# Replacing Seals and Lenses on Lewmar Portlights



## labestia (Dec 24, 2008)

Hello:



I'll like to replace all lenses and seals on the portlights of my 2003 Bavaria 44. It has been somewhat hard to get someone to help me determine the exact size of lens for this boat. Any suggestions?



La Bestia


----------



## JT1019 (Aug 14, 2006)

Select Plastics in Norwalk Connecticut
Select Plastics, LLC - Connecticut's Best Custom Fabricated Plastics and Marine Hatch Repair

They are the only true OEM experts out there and do very high quality work.


----------



## labestia (Dec 24, 2008)

*The final solution*

Finally, I got done changing the port lights seals and lenses on my 2003 Bavaria 44, her is what I learned for your benefit:
1. The 2003 Bavaria 44 Portlights were made custom for this boat and model.
2. These yachts were having problems with leaks due to bad seals, at times, after a year of use.
3. Lewmar has fixed the problem with new thicker seals.
4. The new seals require you to change the hinges for longer ones that will allow for the new seal thickness.
5. To remove the old hinge you'll have to either use a "Dremel" with a "Side Cutting Bit" or pull the whole port light out to get the job done. I did the first trick, after changing 5 lenses and seals I started thinking that the second choice would have been smarter. This way I could have work with the portlight comfortably on a table and would have had the opportunity to "Re-seal" the 5 year old portlight frame.
6. Don't remove the protective plastic film 'til the job is fully done.
7. The new hinges need to be fitted with what Lewmar calls "Packers" (thin plastic spacers) 2X on each hinge. This makes it possible for the new lens to close for the first time over the new seal; you can remove them later as the seal shrinks.
8. My battery operated "forehead" lamp became my best friend during this process, could have not done without it.
9. You "MUST" remove all of the old silicone form the frame for everything to work the way it should.
a. To remove the old silicone the best I found was an old pair of tweezers to which I bent the last 2-3mm to a 80deg. angle and used this tip to "Dig-Out" the old material.
10. Stretch the new seal to about 1" of its length before you try to fit it, you'll need the extra material to work comfortable; don't worry the seal will shrink again.
11. The best tool that I found to help push the new seal in is a spread "knife" with a round edgeless point.
12. Fit EVERITHING before you venture to the silicone part.
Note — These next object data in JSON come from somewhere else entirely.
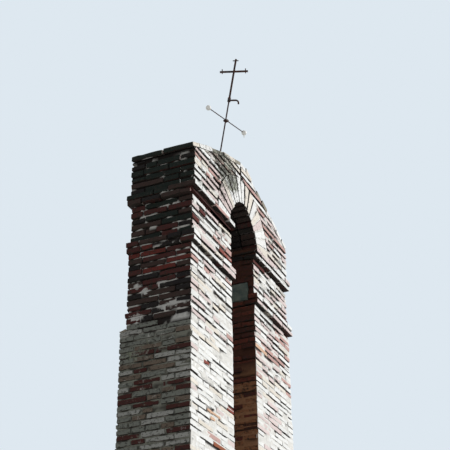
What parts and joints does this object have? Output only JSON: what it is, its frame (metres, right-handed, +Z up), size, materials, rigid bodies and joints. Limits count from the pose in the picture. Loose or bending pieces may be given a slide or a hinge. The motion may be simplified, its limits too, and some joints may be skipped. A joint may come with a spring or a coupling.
{
  "type": "brick bell tower",
  "caption": "Tall thin brick bell gable with a narrow round-arched bell opening, string bands, a gabled top and a leaning iron cross.",
  "frame": {"origin": "middle of the plinth's underside, at ground level", "axes": "+X along the front to the right, +Y from the front through the thickness to the back, +Z up"},
  "size_m": [2.43, 0.802, 9.0523],
  "materials": {
    "brick": "matte",
    "mortar": "matte",
    "stone": "matte",
    "iron": "matte",
    "ball_white": "satin"
  },
  "bodies": {
    "root": {"plinth": "brick", "plinth_top_course": "brick", "base_wall": "brick", "sill": "brick", "left_pier_lower": "brick", "right_pier_lower": "brick", "left_setoff": "mortar", "right_setoff": "mortar", "left_pier_middle": "brick", "right_pier_middle": "brick", "left_lower_band": "brick", "right_lower_band": "brick", "left_pier_upper": "brick", "right_pier_upper": "brick", "left_bearing_stone": "stone", "right_bearing_stone": "stone", "left_impost_band": "brick", "right_impost_band": "brick", "arch_left_foot": "brick", "arch_left_haunch": "brick", "arch_crown": "brick", "arch_right_haunch": "brick", "arch_right_foot": "brick", "arch_joints": "mortar", "left_shoulder": "brick", "right_shoulder": "brick", "left_coping": "brick", "right_coping_upper": "brick", "right_coping_lower": "brick", "ridge_cap": "brick", "mast_foot": "mortar", "mast_rod": "iron", "lower_bar": "iron", "lower_bar_clamp": "iron", "left_ball": "ball_white", "right_ball": "ball_white", "ball_drop": "ball_white", "arm_collar": "iron", "bent_arm": "iron", "cross_upright": "iron", "cross_bar": "iron", "top_crosslet": "iron", "left_crosslet": "iron", "right_crosslet": "iron"}
  },
  "joints": []
}
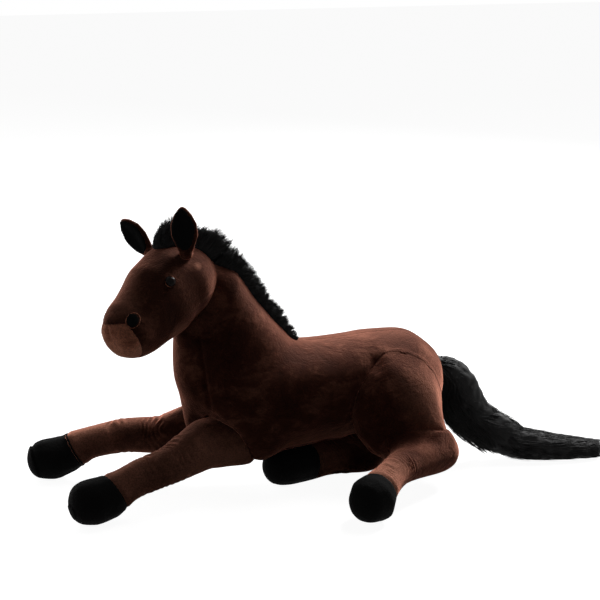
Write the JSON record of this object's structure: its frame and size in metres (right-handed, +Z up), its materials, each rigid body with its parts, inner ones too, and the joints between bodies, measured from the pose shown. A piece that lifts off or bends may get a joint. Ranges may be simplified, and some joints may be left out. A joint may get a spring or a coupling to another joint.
{
  "type": "plush horse",
  "caption": "Large lying plush horse: stuffed body with folded hind legs, stretched forelegs, turned head, faux-fur mane and tail, safety eyes and stitched joints",
  "frame": {"origin": "on the floor, under the middle of the bounding box", "axes": "+X to the tail, -X to the forehooves; -Y is the animal's left, where its head and hind hooves point; +Z up"},
  "size_m": [0.7456, 0.3328, 0.3698],
  "materials": {
    "plush": "short brushed chestnut pile",
    "pale_plush": "lighter short pile of the muzzle",
    "black_plush": "black short pile",
    "hair": "long black faux fur",
    "eye": "polished",
    "washer": "moulded",
    "filling": "loose polyester fibre"
  },
  "bodies": {
    "torso": {"left_torso_panel": "plush", "right_torso_panel": "plush", "chest_gusset": "plush", "left_neck_panel": "plush", "right_neck_panel": "plush", "throat_gusset": "plush", "body_filling": "filling", "neck_mane": "hair", "left_thigh_cover": "plush", "left_thigh_filling": "filling", "right_thigh_cover": "plush", "right_thigh_filling": "filling"},
    "head": {"left_head_panel": "plush", "right_head_panel": "plush", "muzzle_panel": "pale_plush", "head_filling": "filling", "left_eye": "eye", "left_eye_washer": "washer", "left_nostril": "black_plush", "right_eye": "eye", "right_eye_washer": "washer", "right_nostril": "black_plush", "poll_mane": "hair", "forelock": "hair"},
    "left_ear": {"left_ear_back": "plush", "left_ear_lining": "black_plush"},
    "right_ear": {"right_ear_back": "plush", "right_ear_lining": "black_plush"},
    "left_foreleg": {"left_foreleg_cover": "plush", "left_fore_hoof": "black_plush", "left_foreleg_filling": "filling"},
    "right_foreleg": {"right_foreleg_cover": "plush", "right_fore_hoof": "black_plush", "right_foreleg_filling": "filling"},
    "left_hind_cannon": {"left_cannon_cover": "plush", "left_cannon_filling": "filling", "left_hind_hoof": "black_plush"},
    "right_hind_cannon": {"right_cannon_cover": "plush", "right_cannon_filling": "filling", "right_hind_hoof": "black_plush"},
    "tail_root": {"tail_top": "hair"},
    "tail_run": {"tail_end": "hair"}
  },
  "joints": [
    {"name": "head_turn", "type": "hinge", "parent": "torso", "child": "head", "pos_m": [-0.18983, 0.04609, 0.2698], "axis": [-0.4067, 0, 0.9135], "range_deg": [-15, 15], "stiffness_Nm_per_rad": 8},
    {"name": "left_ear_fold", "type": "hinge", "parent": "head", "child": "left_ear", "pos_m": [-0.18858, 0.01706, 0.31032], "axis": [-0.9283, 0.3712, -0.0218], "range_deg": [-10, 10], "stiffness_Nm_per_rad": 0.05},
    {"name": "right_ear_fold", "type": "hinge", "parent": "head", "child": "right_ear", "pos_m": [-0.22052, 0.06945, 0.30139], "axis": [-0.5507, 0.5661, -0.6134], "range_deg": [-10, 10], "stiffness_Nm_per_rad": 0.05},
    {"name": "left_shoulder_lift", "type": "hinge", "parent": "torso", "child": "left_foreleg", "pos_m": [-0.14533, 0.01489, 0.068], "axis": [0, 1, 0], "range_deg": [0, 18], "stiffness_Nm_per_rad": 30},
    {"name": "right_shoulder_lift", "type": "hinge", "parent": "torso", "child": "right_foreleg", "pos_m": [-0.14533, 0.08489, 0.068], "axis": [0, 1, 0], "range_deg": [0, 18], "stiffness_Nm_per_rad": 30},
    {"name": "left_hock_swing", "type": "hinge", "parent": "torso", "child": "left_hind_cannon", "pos_m": [0.12467, -0.03811, 0.042], "axis": [0, 0, 1], "range_deg": [-8, 8], "stiffness_Nm_per_rad": 1},
    {"name": "right_hock_swing", "type": "hinge", "parent": "torso", "child": "right_hind_cannon", "pos_m": [0.11667, 0.11189, 0.02423], "axis": [0, 0, 1], "range_deg": [-8, 8], "stiffness_Nm_per_rad": 1},
    {"name": "tail_swing", "type": "hinge", "parent": "torso", "child": "tail_root", "pos_m": [0.15267, 0.04989, 0.127], "axis": [0, 0, 1], "range_deg": [-12, 12], "stiffness_Nm_per_rad": 0.4},
    {"name": "tail_end_swing", "type": "hinge", "parent": "tail_root", "child": "tail_run", "pos_m": [0.22367, 0.03189, 0.042], "axis": [0, 0, 1], "range_deg": [-12, 12], "stiffness_Nm_per_rad": 0.2}
  ]
}
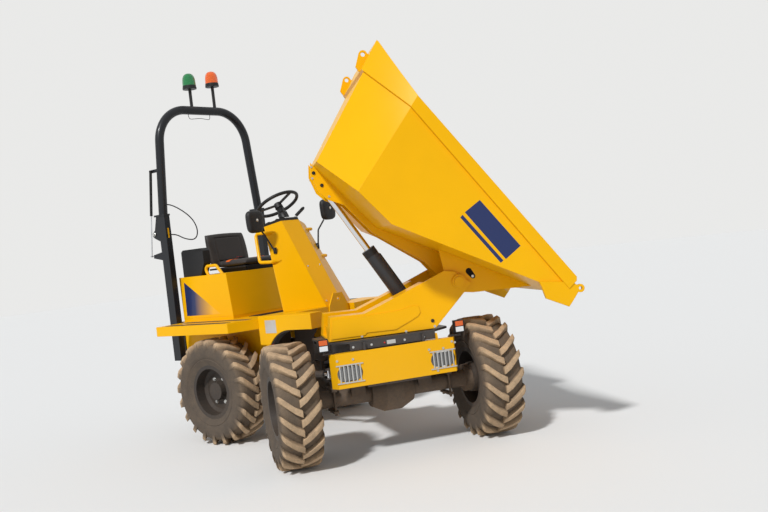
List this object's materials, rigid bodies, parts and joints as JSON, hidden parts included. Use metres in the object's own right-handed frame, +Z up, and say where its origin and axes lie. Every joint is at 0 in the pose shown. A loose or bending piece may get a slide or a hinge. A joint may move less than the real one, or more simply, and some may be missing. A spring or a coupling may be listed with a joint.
{
  "type": "site dumper",
  "caption": "Articulated site dumper with a swivelling, front-tipping skip, a folding roll-over hoop and an engine under the driver's seat.",
  "frame": {"origin": "middle of the machine's bounding box, on the ground", "axes": "+X the way the rear chassis faces, +Y its left, +Z up"},
  "size_m": [3.8752, 2.4524, 3.1866],
  "materials": {
    "black_metal": "satin",
    "black_plastic": "matte",
    "cast_metal": "rough",
    "chrome_rod": "polished",
    "grey_paint": "satin",
    "hose_rubber": "matte",
    "lamp_clear": "gloss",
    "lens_amber": "gloss",
    "lens_green": "gloss",
    "lens_red": "gloss",
    "red_paint": "gloss",
    "seat_vinyl": "matte",
    "tyre_rubber": "matte",
    "yellow_paint": "gloss"
  },
  "bodies": {
    "rear_chassis": {"rear_frame": "grey_paint", "rear_axle": "grey_paint", "engine_block": "cast_metal", "deck": "yellow_paint", "nose": "yellow_paint", "arch_liners": "black_metal", "console": "yellow_paint", "knee_panel": "black_plastic", "dash": "black_plastic", "steering_column": "black_metal", "handrails": "yellow_paint", "mirrors": "black_metal", "rops_legs": "grey_paint", "pedals": "black_metal", "tail_lamps": "lens_red", "lock_bar": "red_paint", "hoop_cable": "hose_rubber"},
    "engine_cover": {"engine_cover": "yellow_paint", "cover_handle": "yellow_paint", "side_guard": "black_plastic", "seat_base": "black_metal", "seat_cushion": "seat_vinyl", "seat_back": "seat_vinyl"},
    "rops_hoop": {"rops_hoop": "grey_paint", "beacon_posts": "black_metal", "beacon_green": "lens_green", "beacon_amber": "lens_amber", "beacon_cable": "hose_rubber"},
    "strut_barrel": {"strut_barrel": "black_metal"},
    "strut_rod": {"strut_rod": "chrome_rod"},
    "steering_wheel": {"steering_wheel": "black_plastic"},
    "front_chassis": {"front_frame": "grey_paint", "front_plate": "yellow_paint", "headlamps": "lamp_clear", "lamp_guards": "black_metal", "lamp_posts": "black_metal", "side_lamps": "lens_amber", "turntable": "grey_paint", "front_axle": "grey_paint"},
    "swivel_frame": {"swivel_frame": "yellow_paint"},
    "skip": {"skip": "yellow_paint", "skip_frame": "yellow_paint"},
    "tip_barrel": {"tip_barrel": "grey_paint"},
    "tip_rod": {"tip_rod": "chrome_rod"},
    "steer_barrel": {"steer_barrel": "grey_paint"},
    "steer_rod": {"steer_rod": "chrome_rod"},
    "wheel_rear_right": {"tyre_rear_right": "tyre_rubber", "rim_rear_right": "grey_paint"},
    "wheel_rear_left": {"tyre_rear_left": "tyre_rubber", "rim_rear_left": "grey_paint"},
    "wheel_front_right": {"tyre_front_right": "tyre_rubber", "rim_front_right": "grey_paint"},
    "wheel_front_left": {"tyre_front_left": "tyre_rubber", "rim_front_left": "grey_paint"}
  },
  "joints": [
    {"name": "steer", "type": "hinge", "parent": "rear_chassis", "child": "front_chassis", "pos_m": [-0.26459, 0.31195, 0.5093], "axis": [0, 0, 1], "range_deg": [0, 68]},
    {"name": "swivel", "type": "hinge", "parent": "front_chassis", "child": "swivel_frame", "pos_m": [0.53543, -0.22768, 0.8143], "axis": [0, 0, 1], "range_deg": [-173, 7]},
    {"name": "tip", "type": "hinge", "parent": "swivel_frame", "child": "skip", "pos_m": [0.89823, 0.18968, 1.1163], "axis": [-0.7547, 0.6561, 0], "range_deg": [-50.7, 7]},
    {"name": "roll_rear_right", "type": "hinge", "parent": "rear_chassis", "child": "wheel_rear_right", "pos_m": [-1.02959, -0.39305, 0.4218], "axis": [0, 1, 0], "continuous": true},
    {"name": "roll_rear_left", "type": "hinge", "parent": "rear_chassis", "child": "wheel_rear_left", "pos_m": [-1.02959, 1.01695, 0.4218], "axis": [0, 1, 0], "continuous": true},
    {"name": "roll_front_right", "type": "hinge", "parent": "front_chassis", "child": "wheel_front_right", "pos_m": [0.25312, -0.88764, 0.4218], "axis": [0.5592, 0.829, 0], "continuous": true},
    {"name": "roll_front_left", "type": "hinge", "parent": "front_chassis", "child": "wheel_front_left", "pos_m": [1.04158, 0.2813, 0.4218], "axis": [0.5592, 0.829, 0], "continuous": true},
    {"name": "steering_wheel_turn", "type": "hinge", "parent": "rear_chassis", "child": "steering_wheel", "pos_m": [-0.88459, 0.31195, 1.8713], "axis": [-0.4695, 0, 0.8829], "continuous": true},
    {"name": "cover_open", "type": "hinge", "parent": "rear_chassis", "child": "engine_cover", "pos_m": [-1.69659, 0.31195, 0.9983], "axis": [0, -1, 0], "range_deg": [0, 50]},
    {"name": "rops_fold", "type": "hinge", "parent": "rear_chassis", "child": "rops_hoop", "pos_m": [-1.83959, 0.31195, 1.7443], "axis": [0, -1, 0], "range_deg": [0, 95]},
    {"name": "tip_barrel_swing", "type": "hinge", "parent": "swivel_frame", "child": "tip_barrel", "pos_m": [0.71257, -0.0239, 0.9243], "axis": [-0.7547, 0.6561, 0], "range_deg": [-57.31, 7.93]},
    {"name": "tip_rod_slide", "type": "slide", "parent": "tip_barrel", "child": "tip_rod", "axis": [-0.3248, -0.3736, 0.8689], "range_m": [-0.26675, 0.03692]},
    {"name": "steer_barrel_swing", "type": "hinge", "parent": "rear_chassis", "child": "steer_barrel", "pos_m": [-0.63459, -0.01805, 0.4793], "axis": [0, 0, 1], "range_deg": [0, 22.25]},
    {"name": "steer_rod_slide", "type": "slide", "parent": "steer_barrel", "child": "steer_rod", "axis": [0.9999, -0.0165, 0], "range_m": [0, 0.31507]},
    {"name": "strut_swing", "type": "hinge", "parent": "rops_hoop", "child": "strut_barrel", "pos_m": [-1.80459, -0.25905, 2.2863], "axis": [0, -1, 0], "range_deg": [-16.28, 0]},
    {"name": "strut_rod_slide", "type": "slide", "parent": "strut_barrel", "child": "strut_rod", "axis": [-0.1679, 0, -0.9858], "range_m": [-0.25253, 0]}
  ],
  "couplings": [
    {"joint": "tip_barrel_swing", "follows": "tip", "ratio": 1.13},
    {"joint": "tip_rod_slide", "follows": "tip", "m_per_rad": 0.30134},
    {"joint": "steer_barrel_swing", "follows": "steer", "ratio": 0.32698},
    {"joint": "steer_rod_slide", "follows": "steer", "m_per_rad": 0.26539},
    {"joint": "strut_swing", "follows": "rops_fold", "ratio": -0.17119},
    {"joint": "strut_rod_slide", "follows": "rops_fold", "m_per_rad": -0.15224}
  ]
}
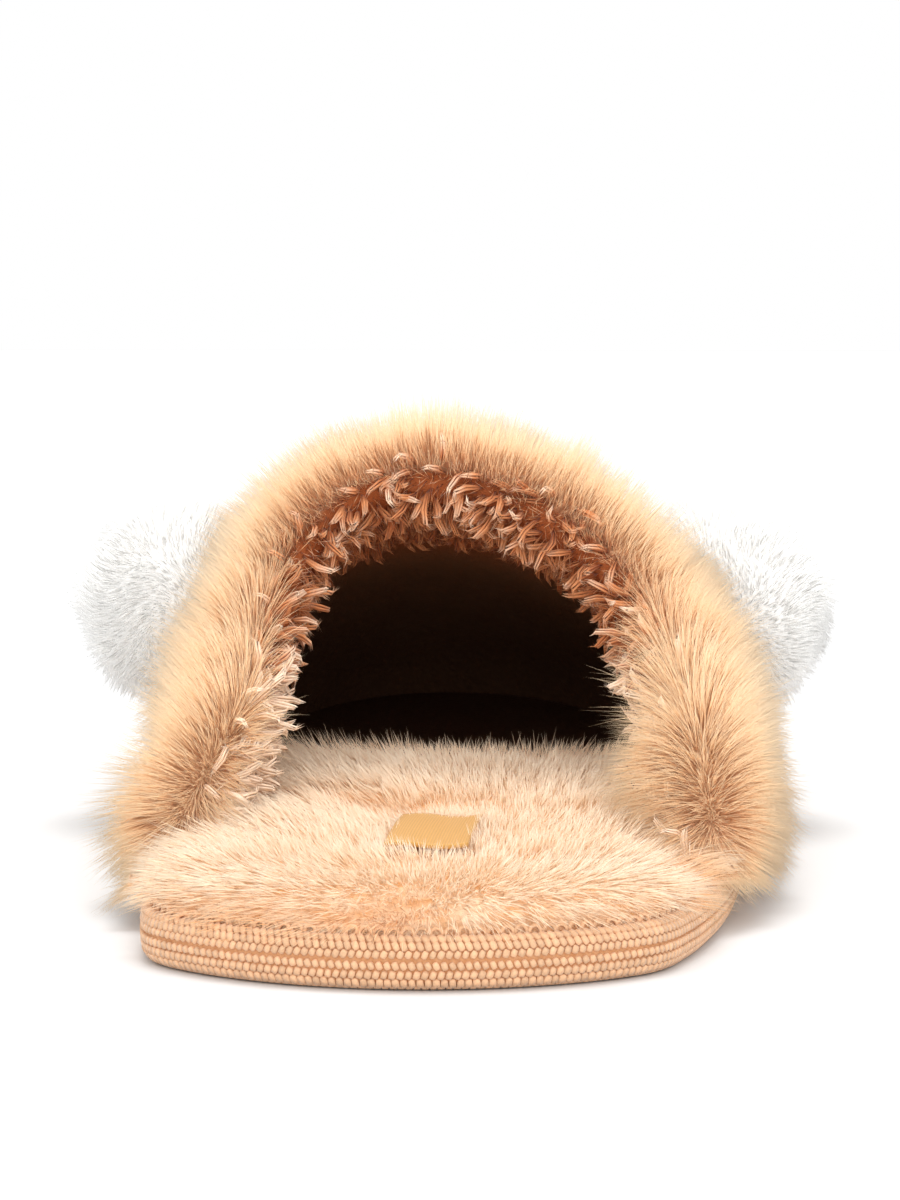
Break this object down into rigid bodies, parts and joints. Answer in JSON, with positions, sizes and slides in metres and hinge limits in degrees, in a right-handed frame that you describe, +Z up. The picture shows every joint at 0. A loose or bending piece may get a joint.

Make sure the seal sits properly if it doesn't there is probably old silicone in the groove still.
13. Make sure that when you're ready to apply the silicone it's a cool morning. Heat accelerates the curing process of silicone and it can start setting before you're done fitting the new seal.
14. Use less silicone that you think you need; you don't need to fill the whole groove with product, if you do, when you try to put the seal in the new silicone excess will make a nightmare of a mess.
15. There is a "groove" that runs all the way from the outside to the inside of the boat, remove the old silicone (easy with a knive) apply painters tape to both sides of the "groove" to keep things clean, remove after sealing. Seal the "groove" on the inside before fitting the seal and the one on the outside after the seal has been finally installed and the portlight is closed and locked.
16. Lewmar recommends that the portlights remain closed for 24hrs.
Good luck with the job, hopefully this will save you the 3 months of trial and error that I suffered installing the first seal and lense; now I can do 1 per hour ;-).
La Bestia


----------